— BEGIN Available data —

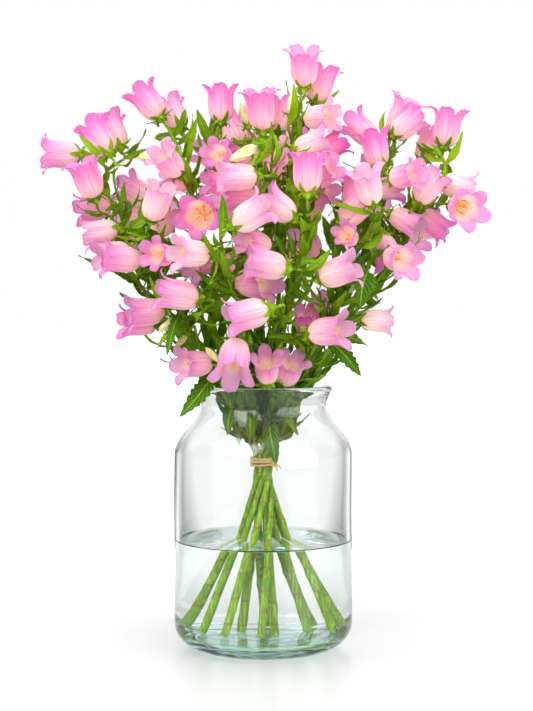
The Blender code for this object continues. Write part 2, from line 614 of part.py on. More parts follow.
def stem_strand(stem, low_points, low_radii):
    """Lead a stem up its length in the jar and on to its top."""
    above = [low_points[-1]] + [from_view(*guide) for guide in stem.guides[1:]]
    points = list(low_points) + list(smooth_curve(above, 2)[1:])
    extra = len(points) - len(low_points)
    radii = list(low_radii) + list(np.linspace(STEM_TIE_RADIUS, STEM_TOP_RADIUS, extra + 1)[1:])
    return Strand(stem.name, points, radii)


def stalk_strand(stem_name, grown, flower):
    """Lead a stalk to a flower from the twig below it that is nearest, in a soft curve."""
    end = flower.stalk_end
    best = None
    for strand in grown:
        first = len(BUNDLE_LEVELS) if strand.parent is None else 1
        last = len(strand.points) if strand.parent is None else len(strand.points) - 2
        for k in range(first, last):
            point = strand.points[k]
            way = end - point
            run = unit(strand.points[min(k + 1, len(strand.points) - 1)] - strand.points[k - 1])
            lacking = max(0.0, STALK_RISE - way[2])
            sharp = 1 - float(run @ unit(way))
            turn_in = 1 - float(unit(way) @ flower.axis)
            cost = np.linalg.norm(way) * (1 + 0.25 * sharp + 0.15 * turn_in) + 1.2 * lacking
            if np.linalg.norm(way) > STALK_LEAST and (best is None or cost < best[0]):
                best = (cost, strand, k, run)
    _, parent, root, run = best
    start = parent.points[root]
    size = np.linalg.norm(end - start)
    handles = [start, start + (run * 0.6 + unit(end - start)) * size * 0.22,
               end - flower.axis * min(size * 0.4, STALK_CURVE), end]
    count = 4 if size > STALK_LONG else 3
    points = [bezier(handles, k / count) for k in range(count)] + [end]
    radii = [STALK_RADIUS * 1.15] + [STALK_RADIUS] * count
    return Strand(stem_name, points, radii, parent, root, flower)


def bezier(handles, t):
    """Give the point at t on a cubic curve with four handles."""
    a, b, c, d = handles
    return a * (1 - t) ** 3 + 3 * b * t * (1 - t) ** 2 + 3 * c * t ** 2 * (1 - t) + d * t ** 3


def grow():
    """Plan all stems, flowers and stalks, and settle them clear of each other."""
    flowers = [Flower(k, bloom) for k, bloom in enumerate(BLOOMS)]
    pairs = []
    for flower in flowers:
        mates = [f for f in flowers[:flower.number] if f.node == flower.node and f.kind == "bell"]
        if mates and flower.kind == "bell":
            flower.mate = min(mates, key=lambda f: np.linalg.norm(f.mouth - flower.mouth))
            flower.mate.mate = flower.mate.mate or flower
            pairs.append((flower, flower.mate))
    for _ in range(SETTLE_ROUNDS // 2):
        push_flowers(flowers, pairs)
    strands = []
    bundle, low_radii = lay_bundle()
    for stem, low_points in zip(STEMS, bundle):
        grown = [stem_strand(stem, low_points, low_radii)]
        above = grown[0].points[len(BUNDLE_LEVELS):]
        own = [f for f in flowers if f.bloom.stem == stem.name]
        own.sort(key=lambda f: np.linalg.norm(above - f.stalk_end, axis=1).min())
        for flower in own:
            grown.append(stalk_strand(stem.name, grown, flower))
        strands += grown
    for _ in range(SETTLE_ROUNDS):
        push_flowers(flowers, pairs)
        push_strands(strands, flowers)
    follow(strands)
    return flowers, strands


class Blade:
    """One leaf: points along its midrib, its width there and the direction across it."""

    def __init__(self, stem, root, direction, up, length, width, droop, waved=False):
        self.stem = stem
        self.across = unit(np.cross(direction, up))
        self.normal = np.cross(self.across, direction)
        count = 7 if waved else 3
        self.rib = []
        self.half = []
        for k in range(count + 1):
            t = k / count
            lift = length * (LEAF_ARCH * math.sin(math.pi * t) - droop * t * t)
            self.rib.append(root + direction * length * t + self.normal * lift)
            half = width * 0.5 * math.sin(math.pi * min(1, 0.06 + 0.94 * t ** 0.85)) ** 0.8
            wave = (EDGE_WAVE if k % 2 else -EDGE_WAVE) if waved else 0
            self.half.append(half * (1 + wave))
        self.rib[0] = root - direction * ROOT_SINK

    def cloud(self):
        """Give points over the blade for tests of clear space."""
        rows = []
        for rib, half in zip(self.rib, self.half):
            rows += [rib, rib + self.across * half, rib - self.across * half]
        rib = np.array(self.rib)
        middle = (rib[1:] + rib[:-1]) / 2
        half = (np.array(self.half)[1:] + np.array(self.half)[:-1]) / 2
        for centre, width in zip(middle, half):
            rows += [centre, centre + self.across * width, centre - self.across * width]
        return np.array(rows)


def jar_inside(height):
    """Give the jar's inner radius at a height."""
    share = min(1.0, max(0.0, (height - SHOULDER_LOW) / (SHOULDER_HIGH - SHOULDER_LOW)))
    neck = NECK_RADIUS - GLASS
    return neck + (JAR_RADIUS - NECK_RADIUS) * (0.5 + 0.5 * math.cos(math.pi * share))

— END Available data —

-- Work required --
Write out each line of the data above again, exactly as given.

-- Finished task --
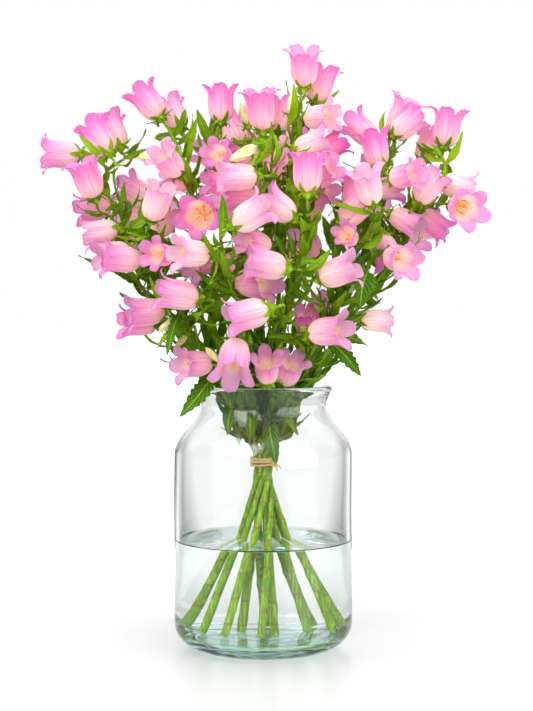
The Blender code for this object continues. Write part 2, from line 614 of part.py on. More parts follow.
def stem_strand(stem, low_points, low_radii):
    """Lead a stem up its length in the jar and on to its top."""
    above = [low_points[-1]] + [from_view(*guide) for guide in stem.guides[1:]]
    points = list(low_points) + list(smooth_curve(above, 2)[1:])
    extra = len(points) - len(low_points)
    radii = list(low_radii) + list(np.linspace(STEM_TIE_RADIUS, STEM_TOP_RADIUS, extra + 1)[1:])
    return Strand(stem.name, points, radii)


def stalk_strand(stem_name, grown, flower):
    """Lead a stalk to a flower from the twig below it that is nearest, in a soft curve."""
    end = flower.stalk_end
    best = None
    for strand in grown:
        first = len(BUNDLE_LEVELS) if strand.parent is None else 1
        last = len(strand.points) if strand.parent is None else len(strand.points) - 2
        for k in range(first, last):
            point = strand.points[k]
            way = end - point
            run = unit(strand.points[min(k + 1, len(strand.points) - 1)] - strand.points[k - 1])
            lacking = max(0.0, STALK_RISE - way[2])
            sharp = 1 - float(run @ unit(way))
            turn_in = 1 - float(unit(way) @ flower.axis)
            cost = np.linalg.norm(way) * (1 + 0.25 * sharp + 0.15 * turn_in) + 1.2 * lacking
            if np.linalg.norm(way) > STALK_LEAST and (best is None or cost < best[0]):
                best = (cost, strand, k, run)
    _, parent, root, run = best
    start = parent.points[root]
    size = np.linalg.norm(end - start)
    handles = [start, start + (run * 0.6 + unit(end - start)) * size * 0.22,
               end - flower.axis * min(size * 0.4, STALK_CURVE), end]
    count = 4 if size > STALK_LONG else 3
    points = [bezier(handles, k / count) for k in range(count)] + [end]
    radii = [STALK_RADIUS * 1.15] + [STALK_RADIUS] * count
    return Strand(stem_name, points, radii, parent, root, flower)


def bezier(handles, t):
    """Give the point at t on a cubic curve with four handles."""
    a, b, c, d = handles
    return a * (1 - t) ** 3 + 3 * b * t * (1 - t) ** 2 + 3 * c * t ** 2 * (1 - t) + d * t ** 3


def grow():
    """Plan all stems, flowers and stalks, and settle them clear of each other."""
    flowers = [Flower(k, bloom) for k, bloom in enumerate(BLOOMS)]
    pairs = []
    for flower in flowers:
        mates = [f for f in flowers[:flower.number] if f.node == flower.node and f.kind == "bell"]
        if mates and flower.kind == "bell":
            flower.mate = min(mates, key=lambda f: np.linalg.norm(f.mouth - flower.mouth))
            flower.mate.mate = flower.mate.mate or flower
            pairs.append((flower, flower.mate))
    for _ in range(SETTLE_ROUNDS // 2):
        push_flowers(flowers, pairs)
    strands = []
    bundle, low_radii = lay_bundle()
    for stem, low_points in zip(STEMS, bundle):
        grown = [stem_strand(stem, low_points, low_radii)]
        above = grown[0].points[len(BUNDLE_LEVELS):]
        own = [f for f in flowers if f.bloom.stem == stem.name]
        own.sort(key=lambda f: np.linalg.norm(above - f.stalk_end, axis=1).min())
        for flower in own:
            grown.append(stalk_strand(stem.name, grown, flower))
        strands += grown
    for _ in range(SETTLE_ROUNDS):
        push_flowers(flowers, pairs)
        push_strands(strands, flowers)
    follow(strands)
    return flowers, strands


class Blade:
    """One leaf: points along its midrib, its width there and the direction across it."""

    def __init__(self, stem, root, direction, up, length, width, droop, waved=False):
        self.stem = stem
        self.across = unit(np.cross(direction, up))
        self.normal = np.cross(self.across, direction)
        count = 7 if waved else 3
        self.rib = []
        self.half = []
        for k in range(count + 1):
            t = k / count
            lift = length * (LEAF_ARCH * math.sin(math.pi * t) - droop * t * t)
            self.rib.append(root + direction * length * t + self.normal * lift)
            half = width * 0.5 * math.sin(math.pi * min(1, 0.06 + 0.94 * t ** 0.85)) ** 0.8
            wave = (EDGE_WAVE if k % 2 else -EDGE_WAVE) if waved else 0
            self.half.append(half * (1 + wave))
        self.rib[0] = root - direction * ROOT_SINK

    def cloud(self):
        """Give points over the blade for tests of clear space."""
        rows = []
        for rib, half in zip(self.rib, self.half):
            rows += [rib, rib + self.across * half, rib - self.across * half]
        rib = np.array(self.rib)
        middle = (rib[1:] + rib[:-1]) / 2
        half = (np.array(self.half)[1:] + np.array(self.half)[:-1]) / 2
        for centre, width in zip(middle, half):
            rows += [centre, centre + self.across * width, centre - self.across * width]
        return np.array(rows)


def jar_inside(height):
    """Give the jar's inner radius at a height."""
    share = min(1.0, max(0.0, (height - SHOULDER_LOW) / (SHOULDER_HIGH - SHOULDER_LOW)))
    neck = NECK_RADIUS - GLASS
    return neck + (JAR_RADIUS - NECK_RADIUS) * (0.5 + 0.5 * math.cos(math.pi * share))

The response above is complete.